With their simulators, McLaren’s engineers can choose the precise conditions in which to test specific components or combinations thereof, factoring in variable degrees of rainfall or gradual changes in temperature.
The ability to control track conditions is crucial, says Geoff McGrath, the chief innovation officer for McLaren Applied Technologies. “Because some of the improvements people work on are so small, it’s very hard to detect them when we take a car out on the road,” he says.
“The sim gives us the ability to test or measure very tiny interventions in a controlled environment.”
Over time, the virtual testing has grown increasingly accurate. As prototypes are tested on a track, sensors pick up data that is fed back into a digital model, which is retested in the simulator.
“It’s a process of getting closer to reality,” McGrath says. “You never actually get there. But you get close enough.”
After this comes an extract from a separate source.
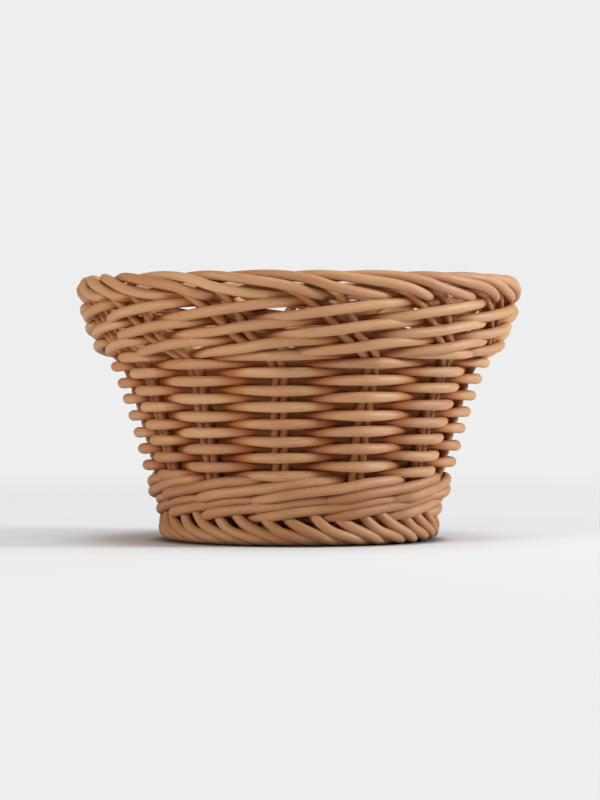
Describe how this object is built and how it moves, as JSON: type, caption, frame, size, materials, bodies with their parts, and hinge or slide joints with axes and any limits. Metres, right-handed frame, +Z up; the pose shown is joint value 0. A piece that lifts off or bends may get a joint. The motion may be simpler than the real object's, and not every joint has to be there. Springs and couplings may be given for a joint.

The simulator’s impact on McLaren’s race car development has been stark.
“Before we used the simulator, at least 80 per cent of the designs – which we machined and tested – we threw those designs away,” McGrath says. “Only 20 per cent would get through and actually make it to the race car itself. Now that we use the sim, it’s the other way around.”
Even cutting-edge technology is not a short cut to the top, of course. McLaren has not had the dominant position in recent years that it held in the 1980s in the Formula 1 rankings, the constructors’ championships. Still, it scored 11 top-three finishes between 2000 and 2012.
Over the years, McLaren’s technology has become a product in its own right, with other racing teams as customers. “We set up a managed service for a whole range of race teams to test their cars,” McGrath says. (He declined to name the teams, citing confidentiality agreements.) “We were able to help them accelerate the pace of development and performance way faster than they would have done if they had to work from scratch and build their own sim.”
That experience gave McLaren the idea of marketing the system to the car industry at large. While many carmakers use simulators for tasks such as assessing driver behaviour or virtual crash testing, McLaren says its tools would extend the possibilities to end-to-end development.
“We hired people from most of those companies for our simulation team, so we know what their simulators are not capable of,” McGrath says.
Perhaps the greatest advantage of McLaren’s simulator system, now in its third generation, is its flexibility. It can accommodate models of vehicles ranging from Formula 1 cars and sports cars – such as McLaren’s 650S – to family sedans and sport utility vehicles.
To market the system, McLaren formed a partnership with MTS, a company specialising in large-scale car-testing equipment. While some carmakers may want only the simulator’s motion platform or other individual components, McGrath says, “the big prize is to sell the whole simulation system”.
Francisco Veloso, dean of the Católica Lisbon School of Business and Economics, who has studied the use of virtualisation tools in the car industry, was cautious about the potential to replicate McLaren's efficiency on an industrial scale.
“Doing it at a broader level with global supply chains, it does take very sophisticated suppliers as well, and that is a different challenge,” he says. “They would have to rethink the development process to really incorporate these in a productive way.”
But with a simulator costing less than $10 million, McGrath says carmakers could see a return on their investment in the first year, with additional savings as they become more adept at using the technology. He says he was confident it could cut development time in half.
In the meantime, McLaren is exploring applications for simulators far beyond the realm of motor sports and transportation - like surgery.
With surgeons as with fighter pilots, “we can’t train you to have quick reactions,” McGrath says. “It’s something intrinsic in you. We use simulators to find these people out.”